La Villa Cavrois à Croix : un château moderne du XXe siècle
Publié dans La Voix du Nord le 18 juillet 2016 par Étienne
Bracq
Treize mois après son ouverture, la Villa Cavrois connaît un
succès au-delà de toute espérance, plus de 155000 visiteurs contre à peine 35
000 espérés. Découverte d’un château moderne digne d’une construction du XXIe
siècle.
L’ancienne maison du gardien nous attire vers la Villa
Cavrois : 1800 m2 habitables, un parc à la française et des matériaux de luxe.
Tellement avant-gardiste que son année de construction – 1932 – nous fait
réagir. Pourtant, rien ne destinait à la construction de cette villa. Paul
Cavrois industriel roubaisien du textile n’était ni passionné d’architecture,
ni collectionneur d’art. Juste animé par le désir de vivre dans un « cadre de
vie sain, confortable et moderne », tout en évitant le style « néo-régionaliste
». Sur ces critères, la famille Cavrois laisse carte blanche à l’architecte
parisien Robert Mallet-Stevens. Seule contrainte, le budget, qui restera
inconnu.
La visite se poursuit au fil des briquettes jaunes qui
entourent la villa et nous amènent dans le vestibule. Notre regard est guidé
vers le salon : avec sa hauteur de plafond, sa cheminée en marbre et surtout
les immenses baies vitrées qui donnent sur le jardin.
Ici, comme dans toutes les pièces de la Villa, pas de
lustres mais des boîtes à lumière. Et ce n’est pas le seul détail de modernité.
De nombreux visiteurs sont attirés par les trois robinets qui surplombent
l’évier (eau froide, eau adoucie et eau chaude). Ou encore par les enceintes
encastrées, l’ascenseur, le monte-plats.
À l’étage, un visiteur, surpris par la douche à l’italienne,
dit à sa voisine : « Mais j’ai la même chez moi ! » Eh oui, Mallet-Stevens
avait presque un siècle d’avance sur les constructions actuelles.
Un passé douloureux
Nous sommes en 1932, la famille Cavrois prend possession des
lieux, mais le déménagement ne sera que de courte durée. La Seconde Guerre
mondiale oblige les Cavrois à quitter la Villa, les troupes allemandes y
prennent leurs quartiers. En 1947, les Cavrois retrouvent leur propriété endommagée.

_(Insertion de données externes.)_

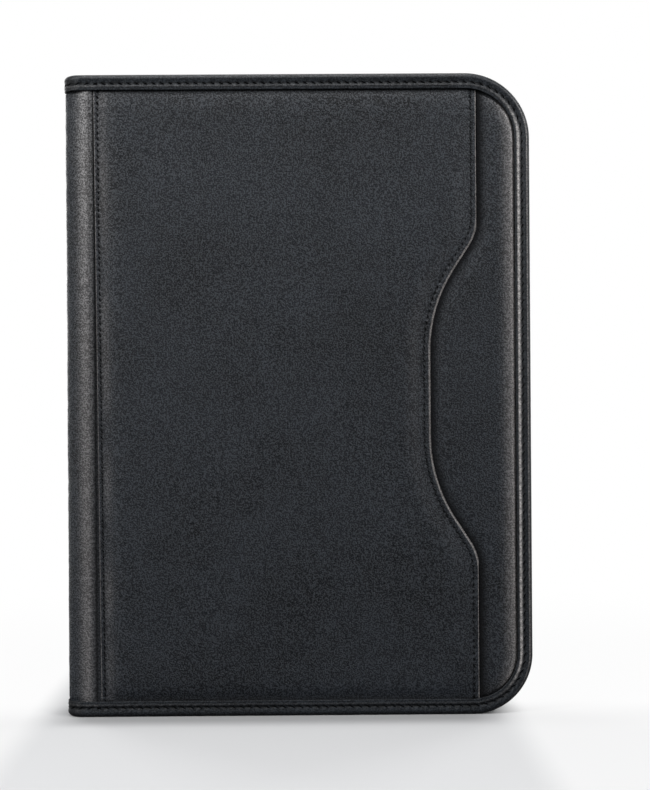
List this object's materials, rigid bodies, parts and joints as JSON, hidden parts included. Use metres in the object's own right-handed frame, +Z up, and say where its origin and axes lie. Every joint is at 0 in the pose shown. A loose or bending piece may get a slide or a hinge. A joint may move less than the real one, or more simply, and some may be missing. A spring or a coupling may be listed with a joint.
{
  "type": "padfolio",
  "caption": "Upright zip-around padfolio with bound edges, a scooped front pocket, a folding spine, an inside organizer and a removable writing pad.",
  "frame": {"origin": "middle of the foot of the closed case, level with its lower edge", "axes": "+Z up along the height, +Y from the front cover to the back cover, the spine on the -X side"},
  "size_m": [0.24, 0.032, 0.33],
  "materials": {
    "cover_leather": "soft pebbled grain, semi-matte",
    "binding_leather": "smooth, lightly polished at the edge",
    "pocket_leather": "smooth, semi-matte",
    "elastic_band": "woven elastic, matte",
    "lining_fabric": "fine woven, matte",
    "padding_foam": "open-cell foam, matte",
    "stiffener_board": "grey-brown pressed board, matte",
    "zipper_tape": "woven, matte",
    "zipper_teeth": "moulded, satin",
    "zipper_metal": "dark plated, satin",
    "clear_film": "clear flexible film, glossy",
    "chipboard": "grey chipboard, matte",
    "paper": "uncoated, matte",
    "head_tape_cloth": "bookbinding cloth, matte"
  },
  "bodies": {
    "back_cover": {"back_panel": "cover_leather", "back_foam": "padding_foam", "back_board": "stiffener_board", "back_lining": "lining_fabric", "back_binding": "binding_leather", "back_spine_strip": "cover_leather", "back_zipper_tape": "zipper_tape", "back_zipper_teeth": "zipper_teeth", "back_zipper_start_stop": "zipper_metal", "back_zipper_end_stop": "zipper_metal", "pad_pocket": "pocket_leather"},
    "spine": {"spine_panel": "cover_leather", "spine_board": "stiffener_board", "spine_lining": "lining_fabric", "spine_binding_top": "binding_leather", "spine_binding_bottom": "binding_leather"},
    "front_cover": {"front_pocket_panel": "cover_leather", "front_base_panel": "cover_leather", "front_foam": "padding_foam", "front_board": "stiffener_board", "front_lining": "lining_fabric", "front_spine_strip": "cover_leather", "front_binding": "binding_leather", "front_zipper_tape": "zipper_tape", "front_zipper_teeth": "zipper_teeth", "front_zipper_end_stop": "zipper_metal", "document_pocket": "lining_fabric", "card_pocket_back": "pocket_leather", "card_pocket_middle": "pocket_leather", "card_pocket_front": "pocket_leather", "id_window_pane": "clear_film", "id_window_frame": "pocket_leather", "pen_loop": "elastic_band"},
    "writing_pad": {"pad_backboard": "chipboard", "pad_sheets": "paper", "pad_head_tape": "head_tape_cloth"},
    "zipper_slider": {"zipper_slider": "zipper_metal"},
    "zipper_pull": {"zipper_pull": "zipper_metal"}
  },
  "joints": [
    {"name": "back_fold", "type": "hinge", "parent": "back_cover", "child": "spine", "pos_m": [-0.11743, 0.01344, 0.165], "axis": [0, 0, -1], "range_deg": [0, 90]},
    {"name": "front_fold", "type": "hinge", "parent": "spine", "child": "front_cover", "pos_m": [-0.11743, -0.01344, 0.165], "axis": [0, 0, -1], "range_deg": [0, 90]},
    {"name": "pad_slide", "type": "slide", "parent": "back_cover", "child": "writing_pad", "axis": [0, 0, 1], "range_m": [0, 0.008]},
    {"name": "slider_travel", "type": "slide", "parent": "back_cover", "child": "zipper_slider", "axis": [1, 0, 0], "range_m": [0, 0.165]},
    {"name": "pull_hinge", "type": "hinge", "parent": "zipper_slider", "child": "zipper_pull", "pos_m": [-0.089, 0, 0.32805], "axis": [0, -1, 0], "range_deg": [0, 160]}
  ]
}
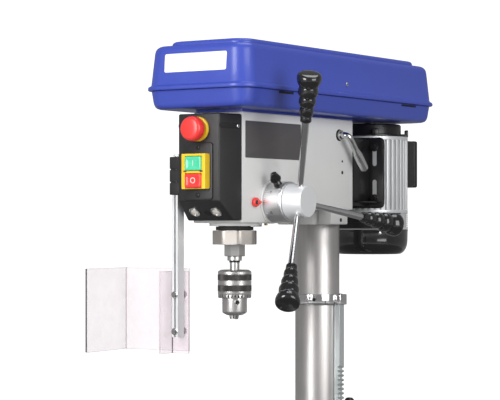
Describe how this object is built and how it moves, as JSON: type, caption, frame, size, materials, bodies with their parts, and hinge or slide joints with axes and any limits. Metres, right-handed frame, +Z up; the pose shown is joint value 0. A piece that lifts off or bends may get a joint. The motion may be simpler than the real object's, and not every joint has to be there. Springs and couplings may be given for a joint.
{
  "type": "drill press",
  "caption": "Bench drill press with belt cover, geared chuck, three-spoke feed, chuck guard, round column and a tilting table on a rack.",
  "frame": {"origin": "centre of the base's underside below the column axis", "axes": "+Z up along the column, -Y towards the operator, +X the feed handle side"},
  "size_m": [0.363, 0.7549, 1.038],
  "materials": {
    "cast_grey": "satin grey paint",
    "cast_iron": "ground",
    "steel": "ground and brushed",
    "chrome": "polished",
    "aluminium": "satin",
    "black_plastic": "fine texture",
    "black_gloss": "moulded gloss",
    "black_paint": "satin black paint",
    "blue": "gloss enamel with light orange peel",
    "yellow": "moulded",
    "red": "moulded",
    "green": "moulded",
    "rubber": "matte",
    "clear": "clear sheet with a faint pink tint"
  },
  "bodies": {
    "frame": {"base": "cast_grey", "column_flange": "cast_grey", "column": "steel", "rack_collar": "chrome", "head_casting": "cast_grey", "front_panel": "black_plastic", "switch_plate": "black_plastic", "switch_housing": "yellow", "stop_collar": "yellow", "belt_tray": "blue", "spindle_belt": "rubber", "motor_belt": "rubber", "depth_pointer": "red", "spring_housing": "black_paint", "return_spring": "steel", "guard_bracket": "black_plastic"},
    "lid": {"belt_lid": "blue"},
    "stop_button": {"stop_button": "red"},
    "green_button": {"green_button": "green"},
    "red_button": {"red_button": "red"},
    "quill": {"quill": "steel", "quill_collar": "steel", "quill_bumper": "rubber", "spindle_bearing": "steel"},
    "spindle": {"spindle": "steel", "chuck_body": "chrome"},
    "chuck_sleeve": {"chuck_sleeve": "chrome"},
    "jaw_1": {"chuck_jaw_1": "steel"},
    "jaw_2": {"chuck_jaw_2": "steel"},
    "jaw_3": {"chuck_jaw_3": "steel"},
    "spindle_pulley": {"spindle_pulley": "aluminium"},
    "idler_pulley": {"idler_pulley": "aluminium"},
    "motor": {"motor_body": "aluminium", "motor_bottom_cap": "black_plastic", "motor_top_cap": "black_plastic", "terminal_box": "black_plastic", "motor_plate": "black_paint", "slide_bar_left": "steel", "slide_bar_right": "steel"},
    "motor_pulley": {"motor_pulley": "aluminium"},
    "tension_lever": {"tension_lever": "chrome"},
    "feed": {"pinion_shaft": "steel", "feed_hub": "aluminium", "feed_rod_1": "chrome", "feed_rod_2": "chrome", "feed_rod_3": "chrome", "feed_grip_1": "black_gloss", "feed_grip_2": "black_gloss", "feed_grip_3": "black_gloss"},
    "depth_collar": {"depth_collar": "aluminium"},
    "depth_knob": {"depth_lock_knob": "black_plastic"},
    "guard_post": {"guard_rail": "aluminium"},
    "guard_sheets": {"guard_inner_sheet": "clear", "guard_outer_sheet": "clear"},
    "rack": {"rack": "steel"},
    "table_arm": {"table_arm": "cast_grey"},
    "table": {"table": "cast_iron", "tilt_bolt": "steel"},
    "crank": {"table_crank": "black_paint"},
    "column_lock": {"column_lock_lever": "black_paint"}
  },
  "joints": [
    {"name": "lid_hinge", "type": "hinge", "parent": "frame", "child": "lid", "pos_m": [-0.109, 0, 0.956], "axis": [0, -1, 0], "range_deg": [0, 95]},
    {"name": "stop_push", "type": "slide", "parent": "frame", "child": "stop_button", "axis": [0, 1, 0], "range_m": [0, 0.004], "stiffness_N_per_m": 600},
    {"name": "green_push", "type": "slide", "parent": "frame", "child": "green_button", "axis": [0, 1, 0], "range_m": [0, 0.003], "stiffness_N_per_m": 300},
    {"name": "red_push", "type": "slide", "parent": "frame", "child": "red_button", "axis": [0, 1, 0], "range_m": [0, 0.003], "stiffness_N_per_m": 300},
    {"name": "quill_feed", "type": "slide", "parent": "frame", "child": "quill", "axis": [0, 0, -1], "range_m": [0, 0.08], "stiffness_N_per_m": 250, "springref_m": -0.35},
    {"name": "spindle_turn", "type": "hinge", "parent": "quill", "child": "spindle", "pos_m": [0, -0.268, 0.65], "axis": [0, 0, 1], "continuous": true},
    {"name": "chuck_sleeve_turn", "type": "hinge", "parent": "spindle", "child": "chuck_sleeve", "pos_m": [0, -0.268, 0.63], "axis": [0, 0, 1], "range_deg": [0, 3600]},
    {"name": "jaw_1_slide", "type": "slide", "parent": "spindle", "child": "jaw_1", "axis": [0, 0.2241, 0.9746], "range_m": [0, 0.033]},
    {"name": "jaw_2_slide", "type": "slide", "parent": "spindle", "child": "jaw_2", "axis": [-0.1941, -0.1121, 0.9746], "range_m": [0, 0.033]},
    {"name": "jaw_3_slide", "type": "slide", "parent": "spindle", "child": "jaw_3", "axis": [0.1941, -0.1121, 0.9746], "range_m": [0, 0.033]},
    {"name": "spindle_pulley_turn", "type": "hinge", "parent": "frame", "child": "spindle_pulley", "pos_m": [0, -0.268, 0.95], "axis": [0, 0, 1], "continuous": true},
    {"name": "idler_turn", "type": "hinge", "parent": "frame", "child": "idler_pulley", "pos_m": [0, -0.055, 0.95], "axis": [0, 0, 1], "continuous": true},
    {"name": "motor_slide", "type": "slide", "parent": "frame", "child": "motor", "axis": [0, -1, 0], "range_m": [0, 0.012]},
    {"name": "motor_turn", "type": "hinge", "parent": "motor", "child": "motor_pulley", "pos_m": [0, 0.19, 0.95], "axis": [0, 0, 1], "continuous": true},
    {"name": "tension_lever_turn", "type": "hinge", "parent": "frame", "child": "tension_lever", "pos_m": [0, -0.021, 0.8925], "axis": [1, 0, 0], "range_deg": [0, 40]},
    {"name": "feed_turn", "type": "hinge", "parent": "frame", "child": "feed", "pos_m": [0, -0.232, 0.771], "axis": [1, 0, 0], "range_deg": [0, 420]},
    {"name": "depth_collar_turn", "type": "hinge", "parent": "feed", "child": "depth_collar", "pos_m": [0.07858, -0.232, 0.771], "axis": [1, 0, 0], "range_deg": [-175, 175]},
    {"name": "depth_knob_turn", "type": "hinge", "parent": "depth_collar", "child": "depth_knob", "pos_m": [0.07858, -0.232, 0.771], "axis": [0, -0.6157, 0.788], "range_deg": [-60, 60]},
    {"name": "guard_swing", "type": "hinge", "parent": "frame", "child": "guard_post", "pos_m": [-0.0575, -0.352, 0.65], "axis": [0, 0, 1], "range_deg": [0, 180]},
    {"name": "guard_height", "type": "slide", "parent": "guard_post", "child": "guard_sheets", "axis": [0, 0, 1], "range_m": [0, 0.07]},
    {"name": "table_swing", "type": "hinge", "parent": "frame", "child": "rack", "pos_m": [0, 0, 0.35], "axis": [0, 0, 1], "range_deg": [-180, 180]},
    {"name": "table_lift", "type": "slide", "parent": "rack", "child": "table_arm", "axis": [0, 0, 1], "range_m": [-0.17, 0.105]},
    {"name": "table_tilt", "type": "hinge", "parent": "table_arm", "child": "table", "pos_m": [0, -0.1103, 0.352], "axis": [0, 1, 0], "range_deg": [-45, 45]},
    {"name": "crank_turn", "type": "hinge", "parent": "table_arm", "child": "crank", "pos_m": [0.0775, 0, 0.3448], "axis": [1, 0, 0], "range_deg": [-10400, 6400]},
    {"name": "column_lock_turn", "type": "hinge", "parent": "table_arm", "child": "column_lock", "pos_m": [0.027, 0.0683, 0.3448], "axis": [1, 0, 0], "range_deg": [-120, 0]}
  ],
  "couplings": [
    {"joint": "feed_turn", "follows": "quill_feed", "rad_per_m": 90.909},
    {"joint": "tension_lever_turn", "follows": "motor_slide", "rad_per_m": 58},
    {"joint": "crank_turn", "follows": "table_lift", "rad_per_m": 1040},
    {"joint": "jaw_1_slide", "follows": "chuck_sleeve_turn", "m_per_rad": 0.000525},
    {"joint": "jaw_2_slide", "follows": "chuck_sleeve_turn", "m_per_rad": 0.000525},
    {"joint": "jaw_3_slide", "follows": "chuck_sleeve_turn", "m_per_rad": 0.000525},
    {"joint": "spindle_pulley_turn", "follows": "spindle_turn", "ratio": 1},
    {"joint": "idler_turn", "follows": "spindle_turn", "ratio": 1.1818},
    {"joint": "motor_turn", "follows": "spindle_turn", "ratio": 1.9943}
  ]
}
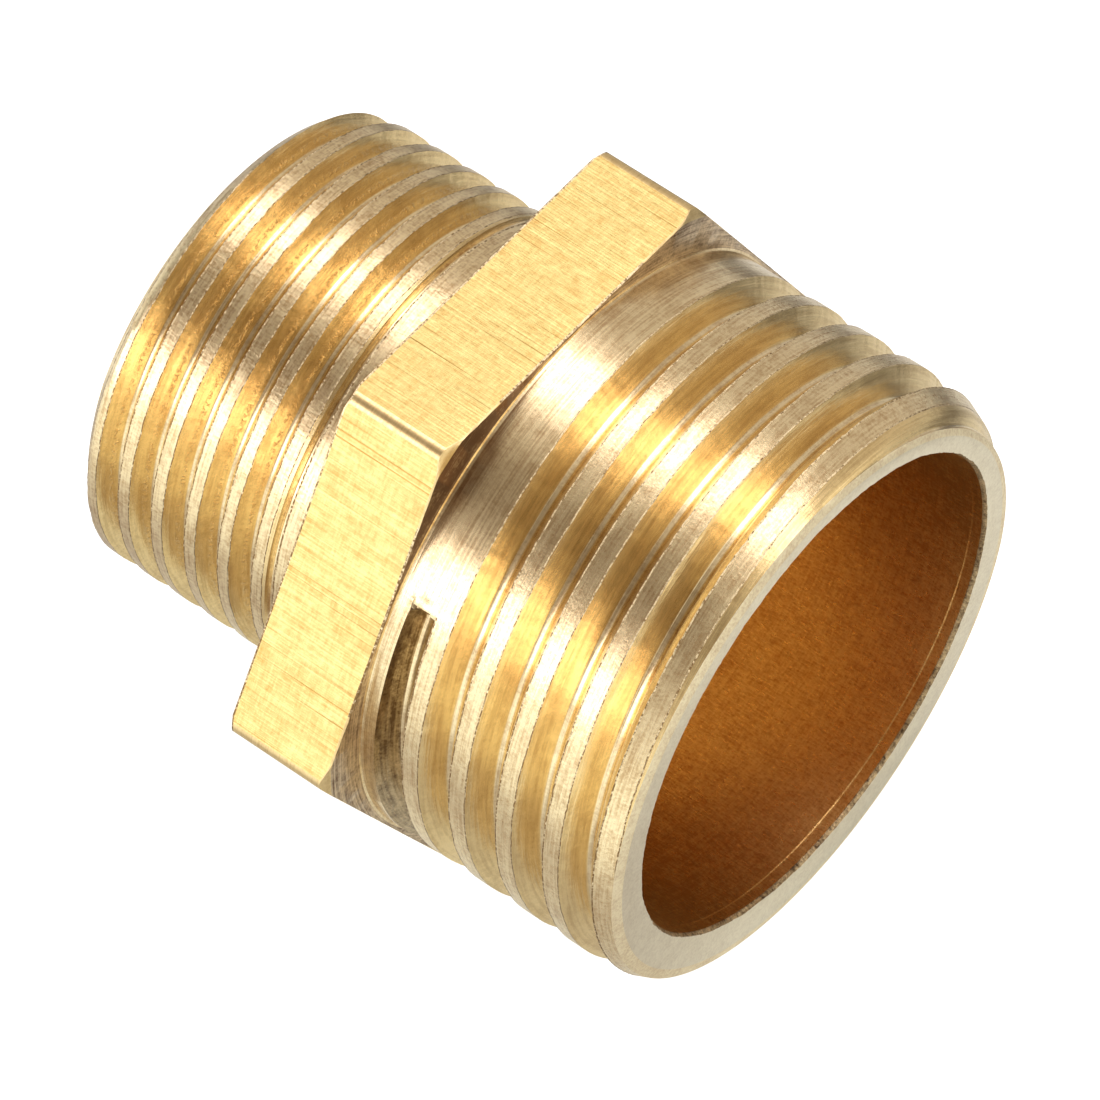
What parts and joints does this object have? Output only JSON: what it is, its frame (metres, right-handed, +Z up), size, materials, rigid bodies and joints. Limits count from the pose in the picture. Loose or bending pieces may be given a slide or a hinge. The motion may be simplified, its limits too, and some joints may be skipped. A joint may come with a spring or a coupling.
{
  "type": "reducing hex nipple",
  "caption": "Reducing hex nipple: a larger and a smaller parallel male thread either side of a hexagon collar, with a stepped through bore.",
  "frame": {"origin": "on the thread axis, half way between the two end faces", "axes": "+X along the thread axis towards the large thread; +Z up, square to the hexagon flat that the fitting lies on; +Y through a hexagon corner"},
  "size_m": [0.0228, 0.0242, 0.021],
  "materials": {
    "brass": "bare turned brass, drawn hexagon flats, cut threads"
  },
  "bodies": {
    "root": {"hex_nipple_body": "brass"}
  },
  "joints": []
}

L’industriel décède en 1965 et son épouse, Lucie Vanoutryve en 1985. Les
enfants décident de vendre la bâtisse à un promoteur immobilier. Un projet de
construction de six immeubles essaie d’émerger, mais le permis de construire ne
sera jamais accordé. Le groupe immobilier laisse alors la demeure en péril :
les lieux sont pillés et squattés.
En 2001, l’État récupère les clés de la Villa en état de
ruine. Des tôles remplacent les fenêtres, des arbres poussent sur les terrasses
et les plafonds. Une chambre non restaurée témoigne encore du désastre subi.
La restauration ne sera pas un long fleuve tranquille. Et
pour cause, toutes les archives de Mallet-Stevens sont détruites – à sa demande
– après sa mort. Les meubles ont été vendus ou pillés. La rénovation s’est
faite uniquement sur la base de photos monochromes, de quelques traces de
peintures ou de trous dans le sol indiquant les dimensions de la moquette. Une
restauration qui a nécessité treize années de travaux et un chèque de 23
millions pour retrouver l’état d’antan. Remarquable.